I first started listening to Bowie when Ziggy Stardust came out in 1972. So I have lots of old favorites.
My favorites these days are Blackstar and Lazarus, off the Blackstar album (Bowie's last release before his death). Bowie started recording the music in early 2015, while he was being treated for liver cancer. He did the videos for Blackstar and Lazarus in September and November 2015. Apparently midway through the filming of the Lazarus video the decision was made that the cancer treatment wasn't helping, and they stopped treatment. The album was released to the public on Jan 8, 2016, and Bowie died two days later. Bowie said that the album was intended as a swan song and a parting gift to his fans before his death.
The following is just my interpretation, of course:
The Blackstar video is kind of a story of the stages of life. Bowie appears as three different characters: A sightless, terrified character in the beginning (blindness is a traditional symbol for castration), then two sighted characters signifying how he grew beyond the stage of fear and castration. The song ends with women gathered to perform a castration ceremony on three men on crucifixes in a field. Thus the song becomes kind of a circular fertility cycle thing: Death and dismemberment (castration) leading to rebirth and growth.
One of the features of the Blackstar video is the bejeweled skull of Major Tom the astronaut, from the past hit song "Space Oddity." Major Tom's body appears at the start, and his skull becomes part of the castration ceremony. (Again, both beheading and blindness are traditional symbols for castration.)

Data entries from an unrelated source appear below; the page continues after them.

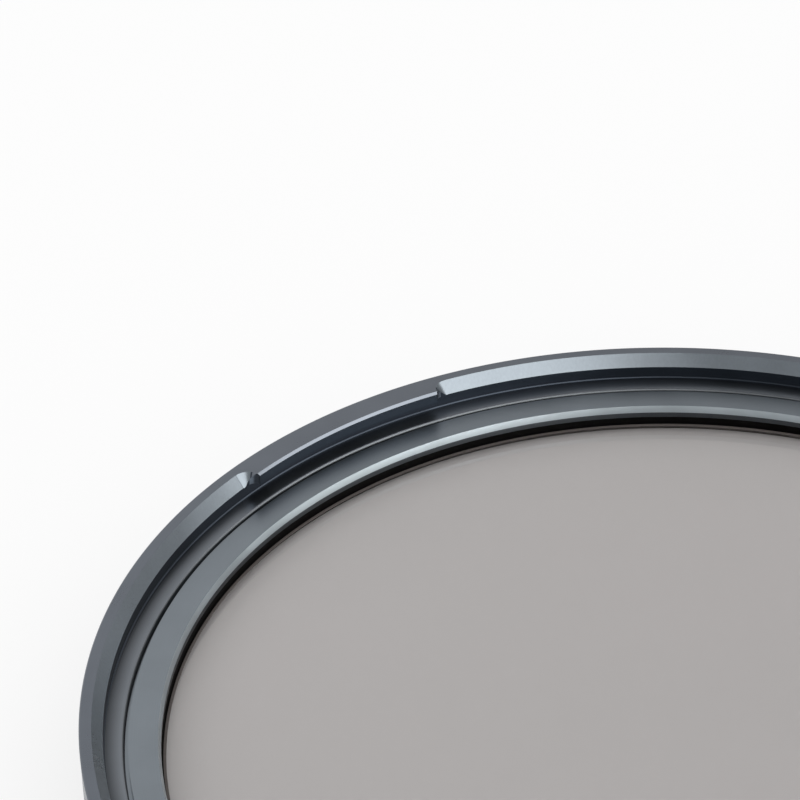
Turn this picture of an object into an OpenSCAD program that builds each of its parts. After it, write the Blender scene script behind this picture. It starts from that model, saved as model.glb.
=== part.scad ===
// Circular polarizing filter in a rotating screw-in mount.
// It lies on the end of its rear thread, front side up. The optical axis is +Z and the
// origin is on that axis, in the plane of the thread's end. All sizes are millimetres.

/* [Filter size] */
// Major diameter of the rear screw thread, which is the nominal size of the filter
thread_d = 82; // [52:0.5:95]
// How far the front ring stands out past the thread, at its radius
rim_overhang = 2.0; // [1.8:0.1:4]
// How far the clear aperture lies inside the thread, at its radius
aperture_inset = 3.51; // [3.3:0.1:6]

/* [Front rim] */
// Width of the flat face at the front of the rim
rim_land_w = 0.87; // [0.4:0.02:1]
// Radial width of the broad chamfer inside the rim
rim_chamfer_w = 0.73; // [0.4:0.01:0.9]
// Depth of the broad chamfer
rim_chamfer_h = 0.91; // [0.5:0.01:1.2]
// Edge break round the outside of the rim
rim_edge = 0.08; // [0.02:0.02:0.3]
// Depth of the recess wall, from the rim to its foot
wall_h = 1.9; // [1.4:0.02:3]
// Small bevel at the foot of the recess wall
foot_c = 0.07; // [0.04:0.01:0.3]
// Radial width from the recess wall to the bore
ledge_w = 1.34; // [1.1:0.02:1.4]
// Height of the small step from the wall's foot down to the ledge
foot_step = 0.12; // [0.05:0.01:0.3]
// Fall of the dished ledge from the step to the bore
ledge_drop = 0.15; // [0.05:0.01:0.3]
// Bevel on the inner edge of the ledge
ledge_bevel = 0.1; // [0.05:0.01:0.3]

/* [Bayonet lugs] */
// Number of lugs round the rim
lug_count = 3; // [2:1:4]
// Direction of the first lug's middle, in degrees
lug_turn = 127.75; // [0:0.25:360]
// Half of the angle that a lug's inner edge spans, in degrees
lug_half = 12.54; // [8:0.01:20]
// How far a lug reaches in from the recess wall
lug_reach = 0.63; // [0.4:0.01:0.9]
// Thickness of a lug
lug_t = 0.95; // [0.5:0.01:1.2]
// Width of the thin bevel on a lug's inner edge
lug_bevel_w = 0.18; // [0.1:0.02:0.4]
// Depth of that bevel
lug_bevel_h = 0.18; // [0.06:0.02:0.3]
// Radius of the end mill that cut the lug's ends
mill_r = 0.8; // [0.6:0.05:1.5]
// Radius of the chamfering tool where it crosses the rim's face
bevel_tool_r = 1.2; // [1:0.05:3]

/* [Grip] */
// Number of grooves round the front ring
grip_count = 150; // [60:1:180]
// Radius of the tool that cut a groove
grip_r = 0.45; // [0.3:0.05:0.6]
// Depth of a groove
grip_depth = 0.25; // [0.1:0.01:0.3]
// Plain band above the grooves
grip_top = 1.6; // [0.6:0.1:2]
// Plain band below the grooves
grip_foot = 0.9; // [0.4:0.1:2]

/* [Glass and films] */
// Thickness of each glass
glass_t = 0.95; // [0.7:0.05:1.5]
// Thickness of the linear polarizing film
polarizer_t = 0.18; // [0.08:0.01:0.3]
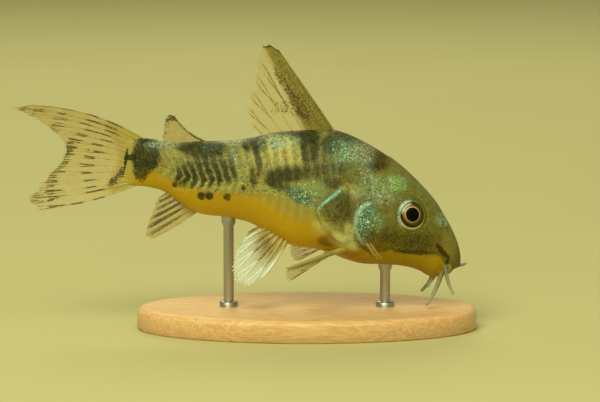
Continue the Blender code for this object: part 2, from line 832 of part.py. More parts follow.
def barbel(name, root, bend, tip, thick_root, thick_tip):
    """A feeler: a soft round rod that bends once and tapers to a blunt tip."""
    start, middle, end = place(*root), place(*bend), place(*tip)
    route, radii = [], []
    for step in range(BARBEL_STEPS + 1):
        share = step / BARBEL_STEPS
        route.append(start * (1 - share) ** 2 + middle * (2 * share * (1 - share)) + end * share**2)
        radii.append((thick_root + (thick_tip - thick_root) * share) * MM / 2)
    route.append(end + (end - route[-2]).normalized() * (thick_tip * 0.35 * MM))
    radii.append(thick_tip * 0.5 * MM / 2)
    return tube(name, route, radii, BARBEL_SIDES, FINISH["barbel"])


def make_base():
    """A flat oval plate with a rounded top edge."""
    levels = [(0.0, BASE_FOOT_INSET), (BASE_FOOT_INSET, 0.0), (BASE_THICK - BASE_EDGE, 0.0)]
    for step in range(1, 4):
        turn = math.pi / 2 * step / 3
        levels.append((BASE_THICK - BASE_EDGE * (1 - math.sin(turn)), BASE_EDGE * (1 - math.cos(turn))))
    turns = [2 * math.pi * index / BASE_POINTS for index in range(BASE_POINTS)]
    rings = []
    for height, inset in levels:
        half_x, half_y = BASE_HALF_LENGTH - inset, BASE_HALF_WIDTH - inset
        rings.append([Vector((half_x * math.cos(t), half_y * math.sin(t), height)) * MM for t in turns])
    return loft("stand_base", rings, FINISH["maple"])


def make_rods():
    made = []
    for name, back, top in zip(("front", "rear"), ROD_BACKS, ROD_TOPS):
        route = [place(back, GAP), place(back, top)]
        made.append(tube("stand_rod_" + name, route, [ROD_RADIUS * MM] * 2, 16, FINISH["steel"]))
    return made


clear_scene()
FINISH = {
    "skin": material("olive skin", OLIVE, 0.4),
    "fin": material("clear fin", FIN_STRAW, 0.4),
    "barbel": material("barbel", BARBEL_GREY, 0.4),
    "eye": material("eye", EYE_BLACK, 0.1),
    "maple": material("maple", MAPLE, 0.5),
    "steel": material("steel", STEEL, 0.3, 1.0),
}
make_head()
make_trunk()
make_tail()
make_eyes()
make_base()
whole_body = envelope()
for grown in make_fins() + [barbel(*sizes) for sizes in BARBELS] + make_rods():
    combine(grown, [whole_body], "DIFFERENCE")
remove([whole_body])
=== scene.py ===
"""Peppered corydoras catfish: the looks of a still, life-size model held over an oval base by two rods.

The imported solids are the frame. Places on the fish are in millimetres: "back" runs from the snout towards the
tail, "up" from the top of the base, and "out" from the middle of the fish towards its right side, or its left
where it is negative. The fish faces +X, and its right side faces -Y.
"""

import math

import bpy
import numpy as np
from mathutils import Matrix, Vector


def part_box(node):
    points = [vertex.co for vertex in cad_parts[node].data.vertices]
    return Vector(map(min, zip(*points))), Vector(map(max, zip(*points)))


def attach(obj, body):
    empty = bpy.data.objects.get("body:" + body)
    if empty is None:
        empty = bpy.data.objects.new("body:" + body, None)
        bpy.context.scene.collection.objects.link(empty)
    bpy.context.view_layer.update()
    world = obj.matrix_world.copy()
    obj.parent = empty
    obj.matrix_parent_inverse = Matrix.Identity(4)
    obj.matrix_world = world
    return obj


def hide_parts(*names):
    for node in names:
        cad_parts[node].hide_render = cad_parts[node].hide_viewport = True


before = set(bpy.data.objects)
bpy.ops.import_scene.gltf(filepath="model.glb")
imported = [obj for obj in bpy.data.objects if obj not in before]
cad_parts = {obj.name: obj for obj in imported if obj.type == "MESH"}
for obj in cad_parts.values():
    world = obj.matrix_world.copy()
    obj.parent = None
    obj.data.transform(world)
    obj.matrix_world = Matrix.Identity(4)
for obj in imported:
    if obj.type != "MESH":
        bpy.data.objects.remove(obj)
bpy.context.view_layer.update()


# The base is an oval plate of pale maple, 3 mm thick, sawn from one board with the grain along it. Its rim is
# rounded over, the edge of its underside is broken, and it is sanded smooth and oiled to a satin.

MM = 0.001
MAPLE_LIGHT = (222, 190, 146)
MAPLE_DARK = (196, 155, 106)
MAPLE_PORE = (158, 116, 74)
RIM_ROUND = 0.9
RIM_STEPS = 8
FOOT_BREAK = 0.25
BASE_POINTS = 160
# How far in the rings of the flat top lie from its rounding, and those of the underside from the rim
TOP_INSETS = (0.3, 1.5, 4.0, 7.0)
UNDERSIDE_INSETS = (8.0, 4.0, 1.0)


def colour(red, green, blue):
    """A colour for a socket, from the 0 to 255 that a screen shows."""
    shares = [value / 255 for value in (red, green, blue)]
    return (*(s / 12.92 if s <= 0.04045 else ((s + 0.055) / 1.055) ** 2.4 for s in shares), 1.0)


def plug_in(tree, node, inputs):
    """Links or sets the sockets of a node, by their names or numbers."""
    for key, value in inputs.items():
        if isinstance(value, Wire):
            tree.links.new(value.socket, node.inputs[key])
        else:
            node.inputs[key].default_value = value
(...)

Then in the Lazarus video, there is a death scene in a hospital room. The sightless character and one of the sighted characters are carried over from the Blackstar video, as well as one of the women and the skull of Major Tom (if you look closely, it appears briefly on the writing desk at 3:38, just before the sighted character sees the woman under the desk). The woman signifies Death now: She appears out of a closet that looks like a coffin, and she floats around the room and appears at the edges of the frames while the two men try to fend her off and kind of sing a duet. But by the end of the song, the woman wins out: She sends the sighted man to the closet that looks like a coffin, and the sightless character and the woman hold out their arms to each other (she's in the bottom of the frame) while the sightless character sings about how he'll be free (presumably freed by death). Kind of a claustrophobic, spooky little song. But again, the title "Lazarus" is a biblical reference signifying resurrection and rebirth, hence a cycle.